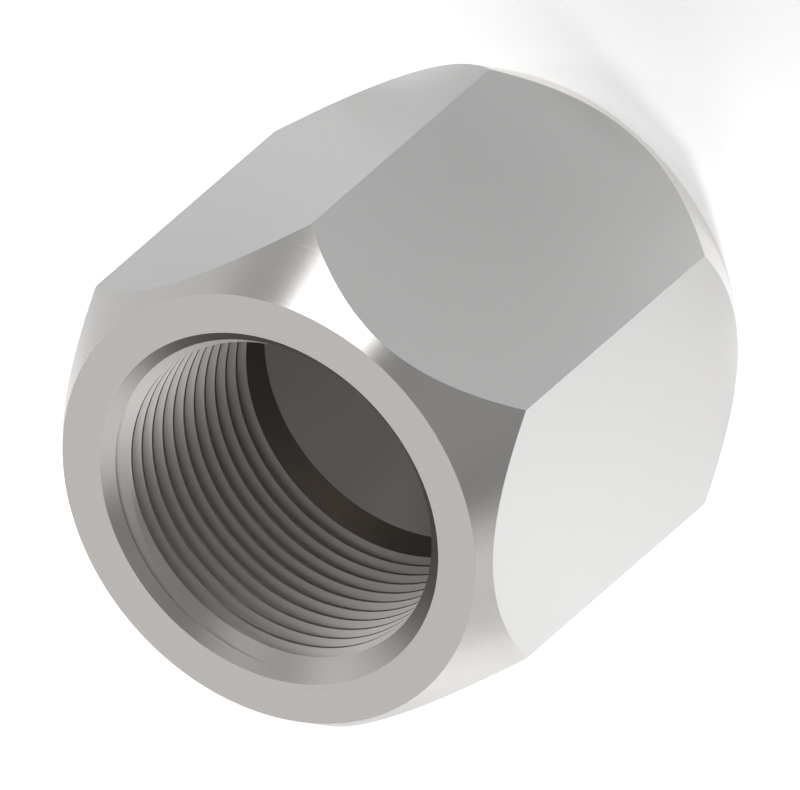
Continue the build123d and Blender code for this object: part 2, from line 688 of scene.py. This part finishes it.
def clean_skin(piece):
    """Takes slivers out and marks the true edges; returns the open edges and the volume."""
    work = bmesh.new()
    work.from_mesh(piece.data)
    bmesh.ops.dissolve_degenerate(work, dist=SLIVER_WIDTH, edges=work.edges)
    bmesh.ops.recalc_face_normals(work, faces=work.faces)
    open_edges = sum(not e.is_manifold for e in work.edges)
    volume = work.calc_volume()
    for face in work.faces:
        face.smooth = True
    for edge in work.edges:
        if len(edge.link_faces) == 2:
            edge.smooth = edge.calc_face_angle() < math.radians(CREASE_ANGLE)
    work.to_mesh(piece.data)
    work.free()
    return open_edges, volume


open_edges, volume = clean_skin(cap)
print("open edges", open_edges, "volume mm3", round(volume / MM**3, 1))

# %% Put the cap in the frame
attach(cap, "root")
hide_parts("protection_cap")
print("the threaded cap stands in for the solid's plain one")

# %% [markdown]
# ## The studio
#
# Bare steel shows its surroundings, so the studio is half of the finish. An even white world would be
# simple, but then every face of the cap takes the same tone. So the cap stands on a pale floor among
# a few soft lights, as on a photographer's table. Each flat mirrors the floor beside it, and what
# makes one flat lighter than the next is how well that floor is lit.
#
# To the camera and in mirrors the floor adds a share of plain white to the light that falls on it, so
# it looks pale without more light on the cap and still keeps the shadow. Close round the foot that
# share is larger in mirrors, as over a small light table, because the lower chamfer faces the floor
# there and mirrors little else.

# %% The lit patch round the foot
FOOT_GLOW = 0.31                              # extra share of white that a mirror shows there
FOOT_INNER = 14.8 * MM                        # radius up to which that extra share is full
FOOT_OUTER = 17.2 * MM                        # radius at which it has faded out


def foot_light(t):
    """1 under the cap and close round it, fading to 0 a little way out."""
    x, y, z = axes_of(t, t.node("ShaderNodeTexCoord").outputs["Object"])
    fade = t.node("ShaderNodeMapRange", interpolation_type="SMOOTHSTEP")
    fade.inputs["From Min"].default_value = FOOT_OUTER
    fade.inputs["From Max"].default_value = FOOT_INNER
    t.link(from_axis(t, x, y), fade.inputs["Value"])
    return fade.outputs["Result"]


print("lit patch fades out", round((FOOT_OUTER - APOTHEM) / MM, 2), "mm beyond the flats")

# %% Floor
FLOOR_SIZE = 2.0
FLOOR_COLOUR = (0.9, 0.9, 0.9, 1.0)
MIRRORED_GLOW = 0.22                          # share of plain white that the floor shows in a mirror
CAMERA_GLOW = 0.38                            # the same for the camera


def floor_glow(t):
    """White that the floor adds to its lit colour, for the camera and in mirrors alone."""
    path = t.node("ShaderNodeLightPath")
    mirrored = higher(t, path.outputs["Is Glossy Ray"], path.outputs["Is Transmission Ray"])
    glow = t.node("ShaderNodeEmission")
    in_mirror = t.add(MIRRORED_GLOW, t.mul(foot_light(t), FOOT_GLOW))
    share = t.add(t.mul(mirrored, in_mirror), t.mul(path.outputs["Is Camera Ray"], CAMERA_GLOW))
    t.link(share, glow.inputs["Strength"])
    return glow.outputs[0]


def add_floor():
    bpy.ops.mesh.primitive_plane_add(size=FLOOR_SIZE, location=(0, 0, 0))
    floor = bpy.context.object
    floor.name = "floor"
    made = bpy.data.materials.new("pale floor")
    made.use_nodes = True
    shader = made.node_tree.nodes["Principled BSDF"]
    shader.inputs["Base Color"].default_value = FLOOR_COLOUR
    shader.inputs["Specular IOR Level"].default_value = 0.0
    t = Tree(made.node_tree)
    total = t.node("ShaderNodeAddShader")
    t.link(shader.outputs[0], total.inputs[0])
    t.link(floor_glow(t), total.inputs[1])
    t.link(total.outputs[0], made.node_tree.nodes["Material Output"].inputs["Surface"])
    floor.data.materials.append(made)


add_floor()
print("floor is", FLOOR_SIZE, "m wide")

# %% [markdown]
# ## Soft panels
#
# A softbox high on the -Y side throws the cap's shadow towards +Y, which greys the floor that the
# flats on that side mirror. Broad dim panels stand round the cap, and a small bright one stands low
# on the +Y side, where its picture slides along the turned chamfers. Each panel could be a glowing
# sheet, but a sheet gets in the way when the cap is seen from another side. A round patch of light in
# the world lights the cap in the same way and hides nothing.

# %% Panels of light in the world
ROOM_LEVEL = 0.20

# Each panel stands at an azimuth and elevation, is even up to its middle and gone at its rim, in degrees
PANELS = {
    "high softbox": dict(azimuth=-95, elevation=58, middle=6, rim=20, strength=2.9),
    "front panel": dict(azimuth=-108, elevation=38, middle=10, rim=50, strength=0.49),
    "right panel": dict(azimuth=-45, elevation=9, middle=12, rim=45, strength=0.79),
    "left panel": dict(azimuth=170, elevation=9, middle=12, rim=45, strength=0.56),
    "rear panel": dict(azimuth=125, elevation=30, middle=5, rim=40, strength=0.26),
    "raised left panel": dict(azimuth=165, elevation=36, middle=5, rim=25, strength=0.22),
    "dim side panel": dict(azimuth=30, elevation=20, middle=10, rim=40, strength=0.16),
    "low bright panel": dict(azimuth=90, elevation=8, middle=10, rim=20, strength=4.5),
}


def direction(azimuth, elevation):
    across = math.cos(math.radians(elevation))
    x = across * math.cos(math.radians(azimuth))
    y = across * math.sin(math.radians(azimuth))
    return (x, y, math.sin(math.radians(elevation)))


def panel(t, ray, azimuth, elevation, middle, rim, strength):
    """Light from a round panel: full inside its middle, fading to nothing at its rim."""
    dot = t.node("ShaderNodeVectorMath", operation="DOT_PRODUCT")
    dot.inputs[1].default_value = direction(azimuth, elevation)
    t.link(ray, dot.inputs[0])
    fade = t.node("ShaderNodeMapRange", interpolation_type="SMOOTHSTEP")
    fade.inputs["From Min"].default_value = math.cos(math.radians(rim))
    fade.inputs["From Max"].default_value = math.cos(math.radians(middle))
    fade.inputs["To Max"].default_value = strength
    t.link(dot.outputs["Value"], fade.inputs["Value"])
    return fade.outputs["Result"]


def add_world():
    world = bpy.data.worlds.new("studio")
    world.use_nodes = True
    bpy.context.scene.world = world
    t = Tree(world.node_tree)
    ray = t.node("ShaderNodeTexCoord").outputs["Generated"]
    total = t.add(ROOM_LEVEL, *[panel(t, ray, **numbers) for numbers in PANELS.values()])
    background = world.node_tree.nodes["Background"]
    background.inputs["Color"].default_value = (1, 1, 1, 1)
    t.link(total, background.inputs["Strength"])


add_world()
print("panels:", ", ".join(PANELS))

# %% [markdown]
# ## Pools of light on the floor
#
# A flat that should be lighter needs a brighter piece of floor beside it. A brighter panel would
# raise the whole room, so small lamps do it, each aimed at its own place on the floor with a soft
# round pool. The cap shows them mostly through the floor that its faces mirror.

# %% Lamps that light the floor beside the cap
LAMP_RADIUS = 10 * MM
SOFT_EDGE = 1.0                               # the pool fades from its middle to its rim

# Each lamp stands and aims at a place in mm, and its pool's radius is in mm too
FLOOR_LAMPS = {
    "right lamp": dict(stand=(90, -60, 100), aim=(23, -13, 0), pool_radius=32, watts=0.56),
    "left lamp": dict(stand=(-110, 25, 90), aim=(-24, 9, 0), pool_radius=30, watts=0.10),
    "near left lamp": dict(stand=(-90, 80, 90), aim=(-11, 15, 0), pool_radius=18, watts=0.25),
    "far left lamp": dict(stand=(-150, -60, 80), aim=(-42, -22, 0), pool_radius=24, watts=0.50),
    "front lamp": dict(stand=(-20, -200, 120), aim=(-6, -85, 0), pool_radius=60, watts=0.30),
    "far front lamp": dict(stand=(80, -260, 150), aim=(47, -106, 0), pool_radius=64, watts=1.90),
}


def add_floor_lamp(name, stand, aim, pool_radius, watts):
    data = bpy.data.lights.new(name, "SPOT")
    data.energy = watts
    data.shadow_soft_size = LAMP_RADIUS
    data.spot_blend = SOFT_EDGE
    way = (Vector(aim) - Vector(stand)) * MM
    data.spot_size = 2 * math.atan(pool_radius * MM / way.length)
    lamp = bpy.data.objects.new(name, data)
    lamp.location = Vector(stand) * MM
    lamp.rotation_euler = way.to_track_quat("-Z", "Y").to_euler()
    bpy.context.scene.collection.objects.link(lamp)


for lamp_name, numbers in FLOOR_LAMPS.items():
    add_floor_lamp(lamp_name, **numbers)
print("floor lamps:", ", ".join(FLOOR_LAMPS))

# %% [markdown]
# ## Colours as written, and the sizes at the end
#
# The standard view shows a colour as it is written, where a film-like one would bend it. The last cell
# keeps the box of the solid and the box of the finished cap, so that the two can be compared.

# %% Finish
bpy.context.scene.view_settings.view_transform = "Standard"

+ + + +

Quote exactly the lines running from the start of the listing above through the line where "# there and mirrors little else." is found, and output no other lines.

THE REPLY:
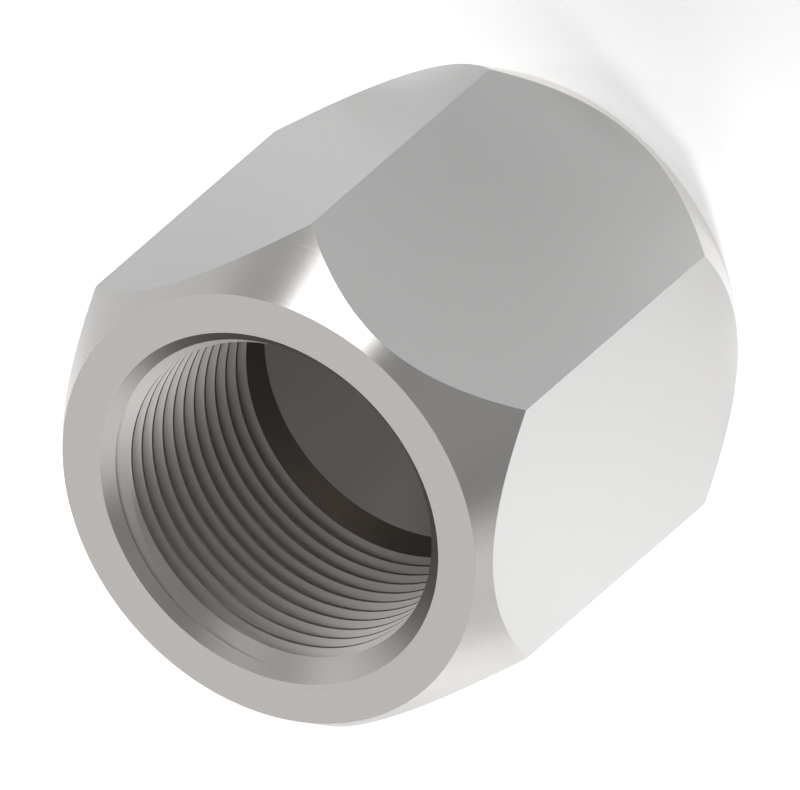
Continue the build123d and Blender code for this object: part 2, from line 688 of scene.py. This part finishes it.
def clean_skin(piece):
    """Takes slivers out and marks the true edges; returns the open edges and the volume."""
    work = bmesh.new()
    work.from_mesh(piece.data)
    bmesh.ops.dissolve_degenerate(work, dist=SLIVER_WIDTH, edges=work.edges)
    bmesh.ops.recalc_face_normals(work, faces=work.faces)
    open_edges = sum(not e.is_manifold for e in work.edges)
    volume = work.calc_volume()
    for face in work.faces:
        face.smooth = True
    for edge in work.edges:
        if len(edge.link_faces) == 2:
            edge.smooth = edge.calc_face_angle() < math.radians(CREASE_ANGLE)
    work.to_mesh(piece.data)
    work.free()
    return open_edges, volume


open_edges, volume = clean_skin(cap)
print("open edges", open_edges, "volume mm3", round(volume / MM**3, 1))

# %% Put the cap in the frame
attach(cap, "root")
hide_parts("protection_cap")
print("the threaded cap stands in for the solid's plain one")

# %% [markdown]
# ## The studio
#
# Bare steel shows its surroundings, so the studio is half of the finish. An even white world would be
# simple, but then every face of the cap takes the same tone. So the cap stands on a pale floor among
# a few soft lights, as on a photographer's table. Each flat mirrors the floor beside it, and what
# makes one flat lighter than the next is how well that floor is lit.
#
# To the camera and in mirrors the floor adds a share of plain white to the light that falls on it, so
# it looks pale without more light on the cap and still keeps the shadow. Close round the foot that
# share is larger in mirrors, as over a small light table, because the lower chamfer faces the floor
# there and mirrors little else.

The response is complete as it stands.